Nichestack TCP/IP stack will also include the device drivers such as Ethernet, SLIP, PPP, PPPoE and Loopback. Each network interface will be associated with a network device structure.
This network structure contains the prepare function pointer. This prepare function will be called during the NicheStack initialization. There is another structure called NET structure which will contain all the device specific details. During the prepare function call, required parameters of the NET structure will be initialized. The NET structure also contains the function pointer to the driver specific routines and this will be assigned during this call.
Next step is the initialization of devices and during this step, the stack will check whether the interface associated with the driver is OK and if it is working fine then change the device MIB status to UP.
After the driver initialization, the driver can send the packets using the packet send function. The packet will be send in the same order, which is provided to the driver. Once the packet is send, the driver will frees the packet. If the driver is busy, then the data to send will be queued and later when the driver is available, it will send the data.
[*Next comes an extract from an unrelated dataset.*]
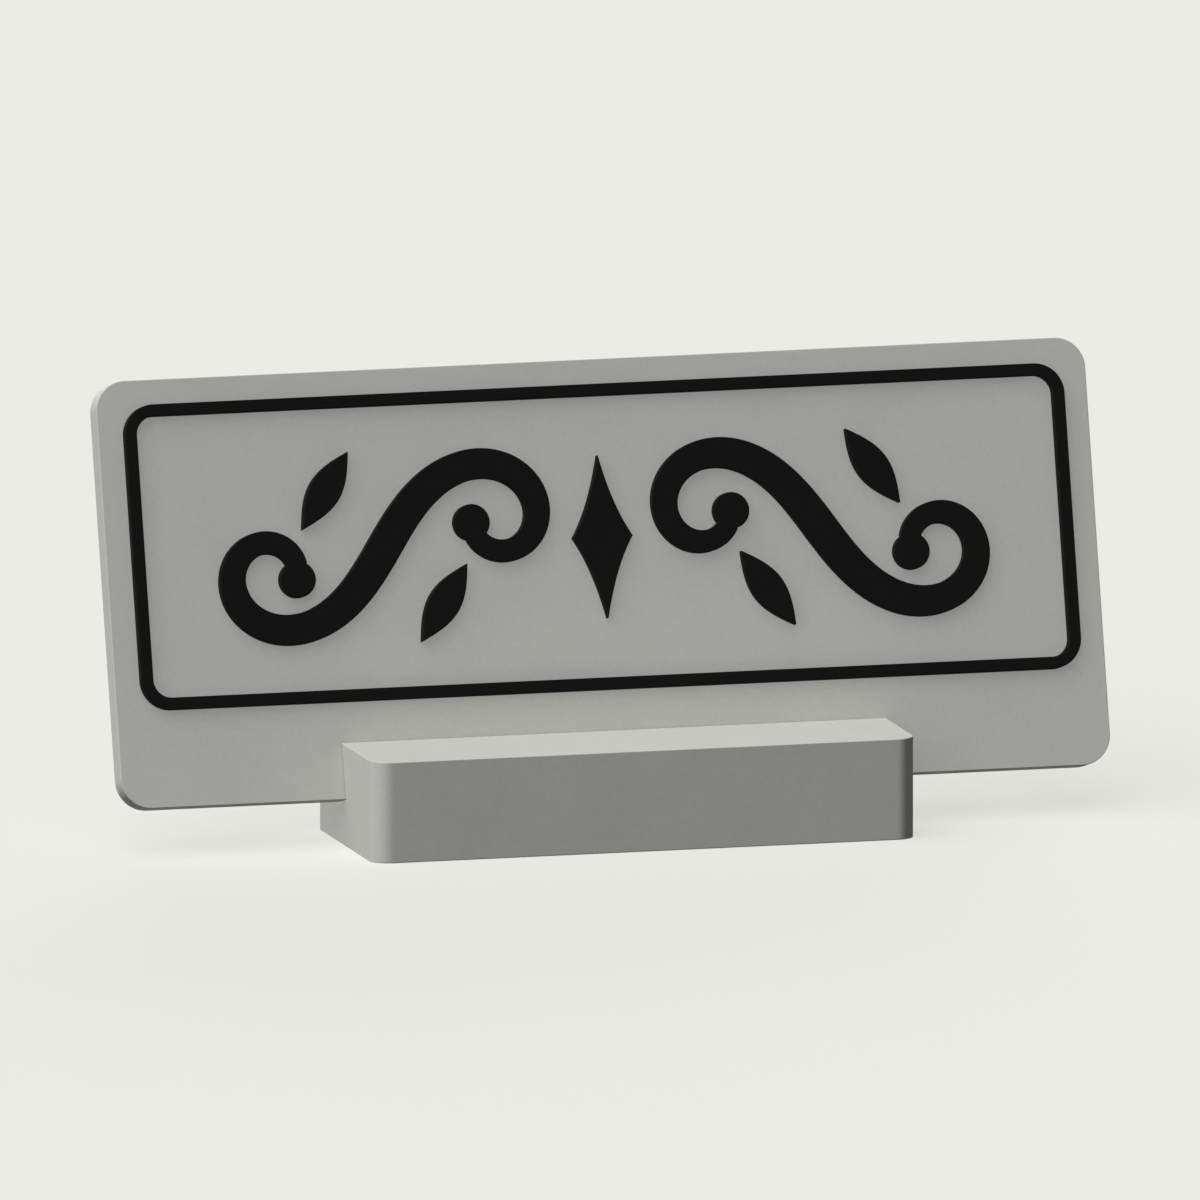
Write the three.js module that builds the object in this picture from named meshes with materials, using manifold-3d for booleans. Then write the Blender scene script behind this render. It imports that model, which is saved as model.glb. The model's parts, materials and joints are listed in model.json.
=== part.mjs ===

Above paragraph describes the packet sending process, next we can dig into the packet receiving process. When the data is received by the device driver, the data must be stored in either chained or contiguous packet. Then the packet is placed in the stacks receive queue(rcvdq) and send the signal to the main task which is waiting for the incoming data. The signal will unlock the main task and dequeue the data and send to the upper layers based on the type of packet.
If the application layer task need to avoid the overhead during sending and receiving, then the task should use another mechanism called TCP-Zero-Copy. This feature can be used to avoid the overhead of having the stack copy data between application-owned buffers and stack-owned buffers.
We can stop the device driver using the close function. This will frees the memory resources associated with a driver and also changes the network interface status to DOWN.